> [What is required]:
Would you quote the material below in full and unchanged?

> [Data listing]:
★ ★ ★

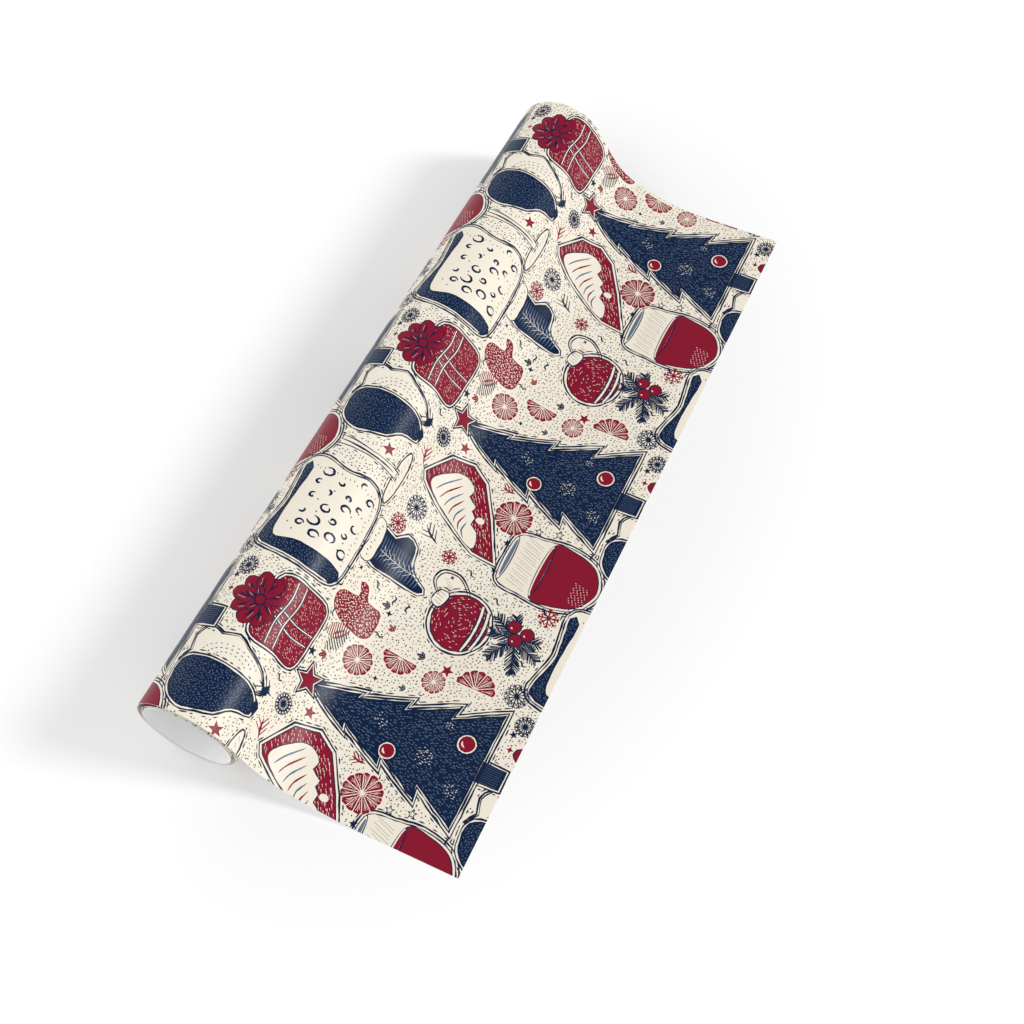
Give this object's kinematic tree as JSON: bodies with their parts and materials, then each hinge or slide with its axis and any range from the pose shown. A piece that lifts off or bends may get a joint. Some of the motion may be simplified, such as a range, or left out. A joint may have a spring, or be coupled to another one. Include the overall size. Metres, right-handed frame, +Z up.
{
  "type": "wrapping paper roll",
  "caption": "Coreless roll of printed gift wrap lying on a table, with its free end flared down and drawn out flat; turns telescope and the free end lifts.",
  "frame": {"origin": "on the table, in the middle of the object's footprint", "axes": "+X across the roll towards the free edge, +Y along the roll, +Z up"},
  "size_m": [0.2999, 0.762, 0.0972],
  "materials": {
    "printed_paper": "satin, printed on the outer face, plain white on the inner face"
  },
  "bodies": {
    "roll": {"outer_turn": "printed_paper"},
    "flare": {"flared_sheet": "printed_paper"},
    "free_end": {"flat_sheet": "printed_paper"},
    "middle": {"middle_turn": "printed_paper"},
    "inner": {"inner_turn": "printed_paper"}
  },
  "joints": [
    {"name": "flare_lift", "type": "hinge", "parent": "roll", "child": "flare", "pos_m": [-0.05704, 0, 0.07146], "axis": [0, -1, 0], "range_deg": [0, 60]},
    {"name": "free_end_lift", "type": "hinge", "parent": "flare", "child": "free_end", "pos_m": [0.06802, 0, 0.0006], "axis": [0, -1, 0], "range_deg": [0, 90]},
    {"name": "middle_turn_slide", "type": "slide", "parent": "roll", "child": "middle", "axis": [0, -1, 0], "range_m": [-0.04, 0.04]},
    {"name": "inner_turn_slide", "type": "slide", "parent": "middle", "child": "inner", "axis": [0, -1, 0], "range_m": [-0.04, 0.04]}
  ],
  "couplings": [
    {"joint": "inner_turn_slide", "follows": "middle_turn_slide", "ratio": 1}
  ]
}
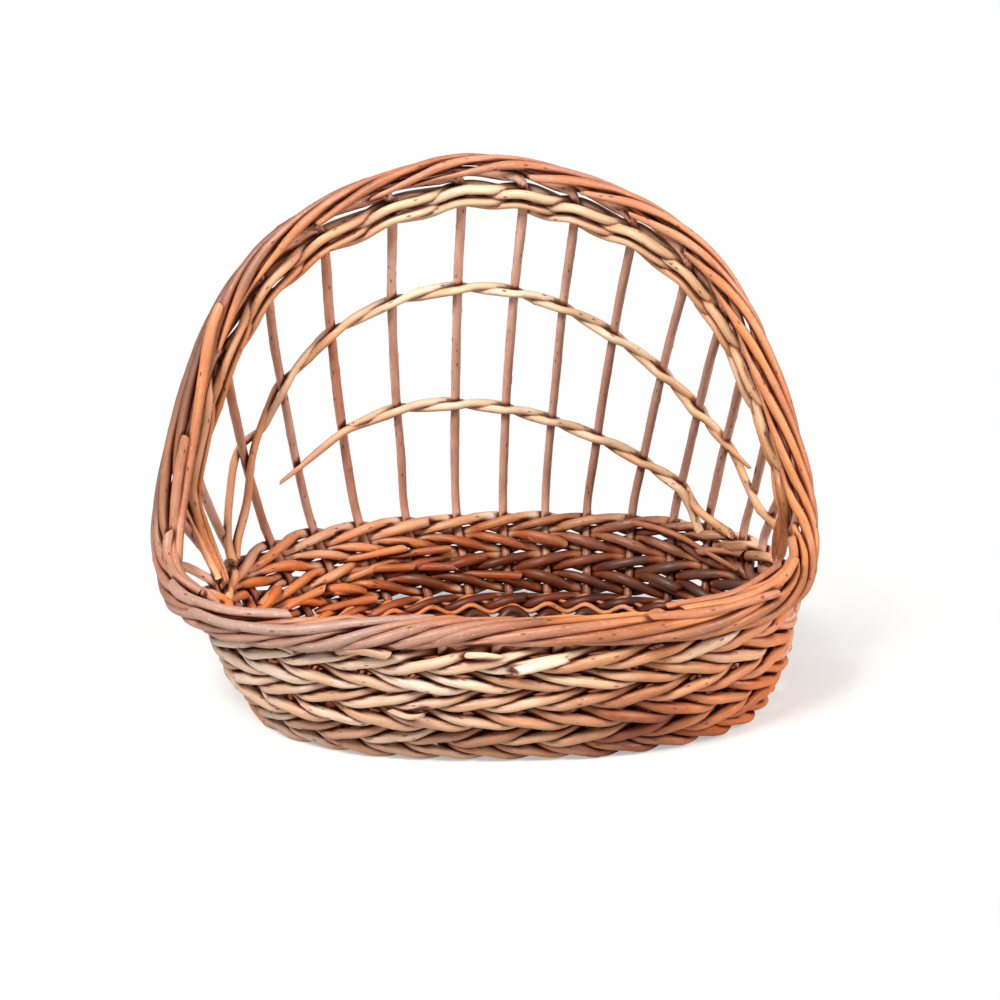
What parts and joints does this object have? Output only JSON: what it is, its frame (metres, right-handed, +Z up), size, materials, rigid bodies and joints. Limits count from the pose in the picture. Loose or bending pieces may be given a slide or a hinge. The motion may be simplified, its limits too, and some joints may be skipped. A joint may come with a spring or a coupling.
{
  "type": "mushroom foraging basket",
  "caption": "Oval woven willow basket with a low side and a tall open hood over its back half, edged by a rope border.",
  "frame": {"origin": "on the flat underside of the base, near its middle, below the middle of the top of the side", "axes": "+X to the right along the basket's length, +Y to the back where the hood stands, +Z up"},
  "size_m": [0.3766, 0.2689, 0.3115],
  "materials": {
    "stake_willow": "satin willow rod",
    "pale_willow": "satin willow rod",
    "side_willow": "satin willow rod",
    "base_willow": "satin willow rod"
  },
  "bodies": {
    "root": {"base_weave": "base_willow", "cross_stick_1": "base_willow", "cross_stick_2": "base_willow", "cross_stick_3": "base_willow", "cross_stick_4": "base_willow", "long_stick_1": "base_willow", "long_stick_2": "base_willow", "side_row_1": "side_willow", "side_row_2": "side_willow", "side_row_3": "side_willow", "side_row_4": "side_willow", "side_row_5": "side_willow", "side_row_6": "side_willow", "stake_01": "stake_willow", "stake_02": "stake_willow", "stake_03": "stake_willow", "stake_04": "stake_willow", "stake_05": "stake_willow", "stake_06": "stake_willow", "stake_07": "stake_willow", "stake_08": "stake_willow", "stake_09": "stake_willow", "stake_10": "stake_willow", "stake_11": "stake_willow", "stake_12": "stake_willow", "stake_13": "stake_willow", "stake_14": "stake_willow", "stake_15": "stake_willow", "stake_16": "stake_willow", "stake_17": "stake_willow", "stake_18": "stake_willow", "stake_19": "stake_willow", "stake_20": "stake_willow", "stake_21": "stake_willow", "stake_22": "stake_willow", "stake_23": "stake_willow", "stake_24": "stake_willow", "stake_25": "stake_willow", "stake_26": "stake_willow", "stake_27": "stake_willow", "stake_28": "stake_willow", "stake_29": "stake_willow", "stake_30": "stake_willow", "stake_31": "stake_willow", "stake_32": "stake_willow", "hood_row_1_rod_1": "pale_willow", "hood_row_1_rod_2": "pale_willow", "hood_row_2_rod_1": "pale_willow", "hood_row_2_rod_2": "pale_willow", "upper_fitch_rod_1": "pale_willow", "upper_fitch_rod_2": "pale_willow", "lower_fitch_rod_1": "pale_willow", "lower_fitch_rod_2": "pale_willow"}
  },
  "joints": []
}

★ ★ ★

> [Output]:
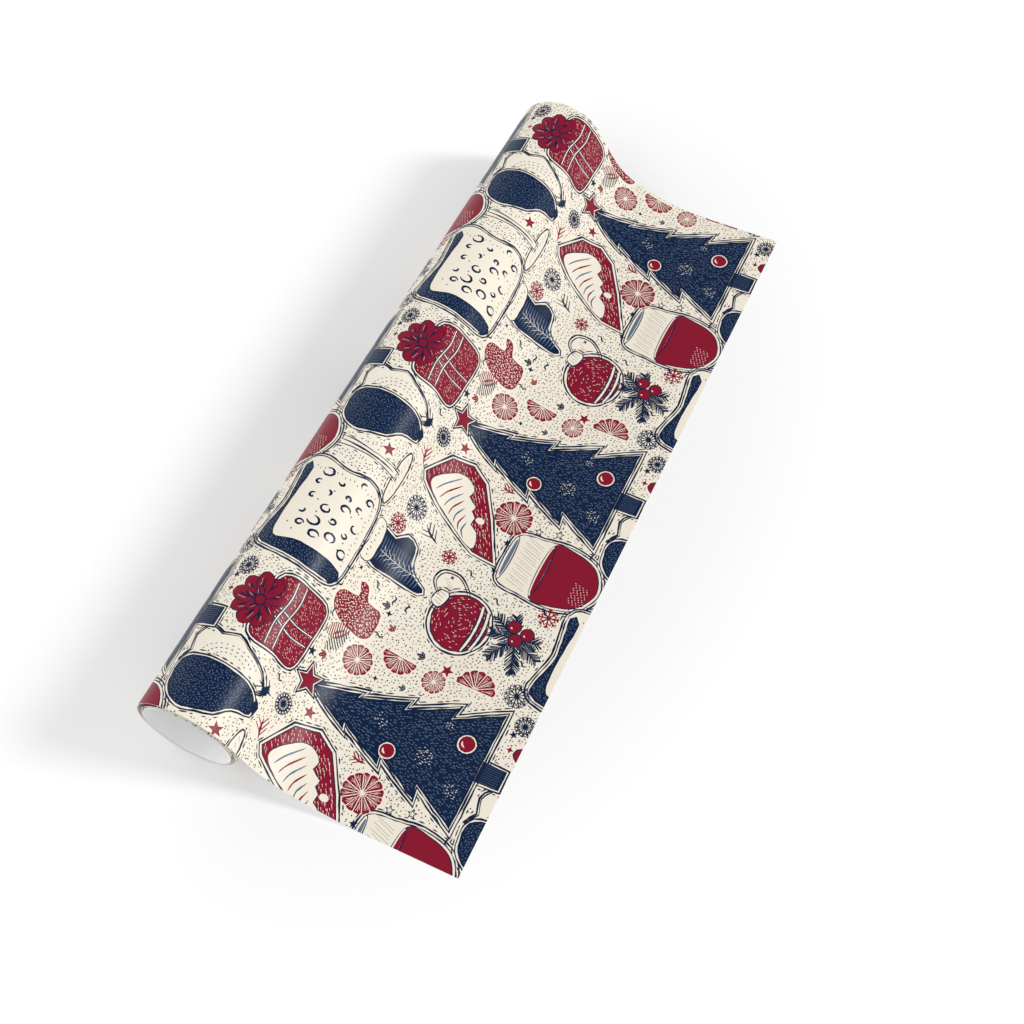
Give this object's kinematic tree as JSON: bodies with their parts and materials, then each hinge or slide with its axis and any range from the pose shown. A piece that lifts off or bends may get a joint. Some of the motion may be simplified, such as a range, or left out. A joint may have a spring, or be coupled to another one. Include the overall size. Metres, right-handed frame, +Z up.
{
  "type": "wrapping paper roll",
  "caption": "Coreless roll of printed gift wrap lying on a table, with its free end flared down and drawn out flat; turns telescope and the free end lifts.",
  "frame": {"origin": "on the table, in the middle of the object's footprint", "axes": "+X across the roll towards the free edge, +Y along the roll, +Z up"},
  "size_m": [0.2999, 0.762, 0.0972],
  "materials": {
    "printed_paper": "satin, printed on the outer face, plain white on the inner face"
  },
  "bodies": {
    "roll": {"outer_turn": "printed_paper"},
    "flare": {"flared_sheet": "printed_paper"},
    "free_end": {"flat_sheet": "printed_paper"},
    "middle": {"middle_turn": "printed_paper"},
    "inner": {"inner_turn": "printed_paper"}
  },
  "joints": [
    {"name": "flare_lift", "type": "hinge", "parent": "roll", "child": "flare", "pos_m": [-0.05704, 0, 0.07146], "axis": [0, -1, 0], "range_deg": [0, 60]},
    {"name": "free_end_lift", "type": "hinge", "parent": "flare", "child": "free_end", "pos_m": [0.06802, 0, 0.0006], "axis": [0, -1, 0], "range_deg": [0, 90]},
    {"name": "middle_turn_slide", "type": "slide", "parent": "roll", "child": "middle", "axis": [0, -1, 0], "range_m": [-0.04, 0.04]},
    {"name": "inner_turn_slide", "type": "slide", "parent": "middle", "child": "inner", "axis": [0, -1, 0], "range_m": [-0.04, 0.04]}
  ],
  "couplings": [
    {"joint": "inner_turn_slide", "follows": "middle_turn_slide", "ratio": 1}
  ]
}
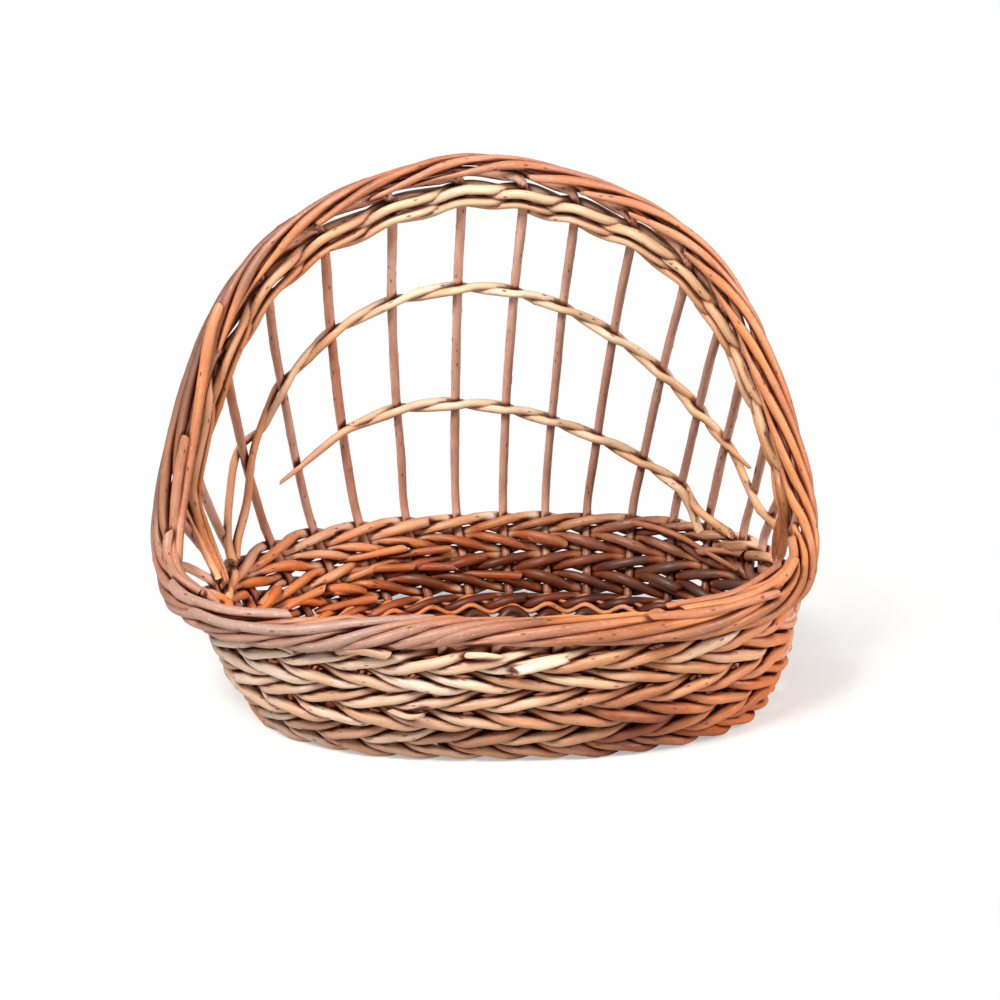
What parts and joints does this object have? Output only JSON: what it is, its frame (metres, right-handed, +Z up), size, materials, rigid bodies and joints. Limits count from the pose in the picture. Loose or bending pieces may be given a slide or a hinge. The motion may be simplified, its limits too, and some joints may be skipped. A joint may come with a spring or a coupling.
{
  "type": "mushroom foraging basket",
  "caption": "Oval woven willow basket with a low side and a tall open hood over its back half, edged by a rope border.",
  "frame": {"origin": "on the flat underside of the base, near its middle, below the middle of the top of the side", "axes": "+X to the right along the basket's length, +Y to the back where the hood stands, +Z up"},
  "size_m": [0.3766, 0.2689, 0.3115],
  "materials": {
    "stake_willow": "satin willow rod",
    "pale_willow": "satin willow rod",
    "side_willow": "satin willow rod",
    "base_willow": "satin willow rod"
  },
  "bodies": {
    "root": {"base_weave": "base_willow", "cross_stick_1": "base_willow", "cross_stick_2": "base_willow", "cross_stick_3": "base_willow", "cross_stick_4": "base_willow", "long_stick_1": "base_willow", "long_stick_2": "base_willow", "side_row_1": "side_willow", "side_row_2": "side_willow", "side_row_3": "side_willow", "side_row_4": "side_willow", "side_row_5": "side_willow", "side_row_6": "side_willow", "stake_01": "stake_willow", "stake_02": "stake_willow", "stake_03": "stake_willow", "stake_04": "stake_willow", "stake_05": "stake_willow", "stake_06": "stake_willow", "stake_07": "stake_willow", "stake_08": "stake_willow", "stake_09": "stake_willow", "stake_10": "stake_willow", "stake_11": "stake_willow", "stake_12": "stake_willow", "stake_13": "stake_willow", "stake_14": "stake_willow", "stake_15": "stake_willow", "stake_16": "stake_willow", "stake_17": "stake_willow", "stake_18": "stake_willow", "stake_19": "stake_willow", "stake_20": "stake_willow", "stake_21": "stake_willow", "stake_22": "stake_willow", "stake_23": "stake_willow", "stake_24": "stake_willow", "stake_25": "stake_willow", "stake_26": "stake_willow", "stake_27": "stake_willow", "stake_28": "stake_willow", "stake_29": "stake_willow", "stake_30": "stake_willow", "stake_31": "stake_willow", "stake_32": "stake_willow", "hood_row_1_rod_1": "pale_willow", "hood_row_1_rod_2": "pale_willow", "hood_row_2_rod_1": "pale_willow", "hood_row_2_rod_2": "pale_willow", "upper_fitch_rod_1": "pale_willow", "upper_fitch_rod_2": "pale_willow", "lower_fitch_rod_1": "pale_willow", "lower_fitch_rod_2": "pale_willow"}
  },
  "joints": []
}